Rob
Site Supporter
30
Casey basing it all on fuel is not right was my point. All costs have gone through the roof. yes fuel dropped a couple cents a mile in the scheme but fuel is not the only thing that drove up rates. My points are all valid as to why rates are up and need to continue to be. Basing everything off of fuel is maybe how the carriers you talked with explained it but not the whole story. Inflation is up what was it 8.9 percent in June they said there you go rates up 10 points please JUST to cover inflation but telling most brokerages that is like asking them to recite Rudyard Kipling. They haven't a clue.Some of these have doubled since March? Once again the dialogue changes immediately. My point is, we had increases based on fuel prices rising. That was the discussion. When carriers asked I informed my clients, we reviewed it and we obliged willingly. It was obvious that it was necessary. When fuel prices come down, the discussion completely changes, as you just proved.
And no, my good clients are aware how much their increases were and when they were. I can only relay the message. They, as well as I, had no issue with it. To be honest in this case, they have not even asked for the lower rates. I was striving to get it for them and yes, actually pass it along to show them that this was real and based solely on fuel. Every carrier I have opened up this dialogue with has been a brutal debate with no logic whatsoever. You want to raise rates based on other factors, we can talk about that. Right now we are talking about fuel prices. The dramatic increases were justified and based on fuel. Lowering rates back to March levels is also justified.
The real problem may be that when I deal with a client, I consider them my bread and butter and treat them like I need them. Some carriers like to treat brokers like we need them.

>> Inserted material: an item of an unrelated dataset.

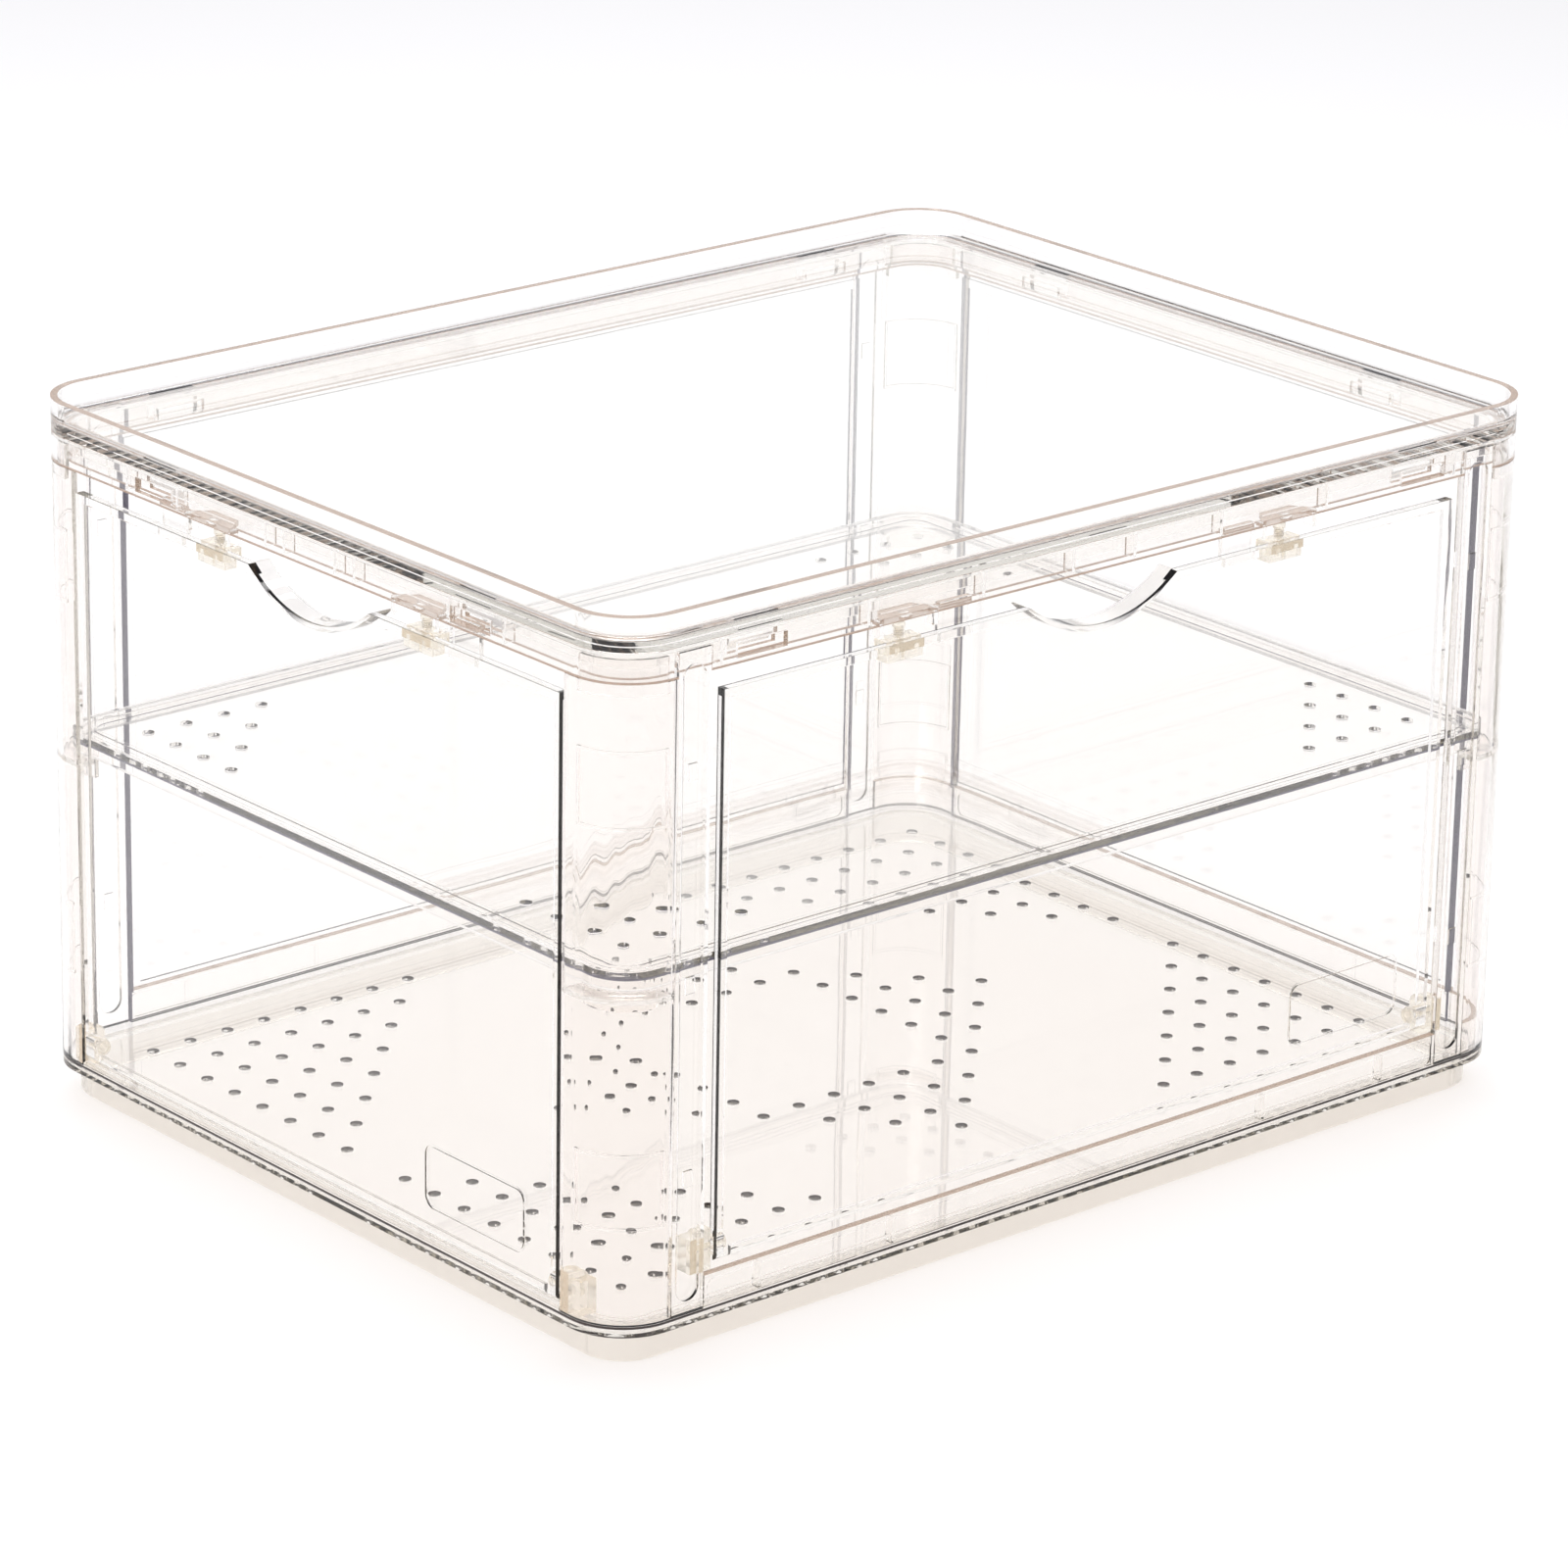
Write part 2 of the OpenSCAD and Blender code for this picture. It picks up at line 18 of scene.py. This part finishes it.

Of course at times we do, but we should all be treated as the same relationship they have with a client they deal with directly. When some carriers are paid by a broker, they treat a broker very different than they would treat a large Customer they deal with directly. Try telling your largest client that the past increases for fuel are no longer for fuel, they are now for entirely different things that went up but we didn't tell you about it.
Don't get me wrong, some carriers are reasonable and totally awesome
Some brokers are reasonable and totally awesome as well.
I'm just making a point as not one of my "awesome" carriers has willingly lowered rates as of yet.
We'll see what the near future holds. If it continues on a down trend we'll be having many more of these discussions.
Some brokerage employee's I do believe get off on seeing how bad they can bend carriers over ( yes some carrier have been doing to to brokers up until the freight drop). I get what you are saying but the picture is bigger than fuel. In last year an average truck up 50k dry vans IF you can get one double the price over last year. Tires IF you can find them double. Drivers pay up 10-15% just to keep them. Oh and me heaven forbid carriers with millions invested turn a profit that is for the brokers only?
What we need is trucking companies and brokers to say no to the drops. Let it sit for a few days and see if saving a couple hundred bucks is worth these shippers risking losing their customers over. My guess is they pay and so they should trucking is always the first place everyone looks to shave a dime. All fine and dandy until the next freight peak. I am thinking of advertising free trucking loading and unloading extra. Think it will fly.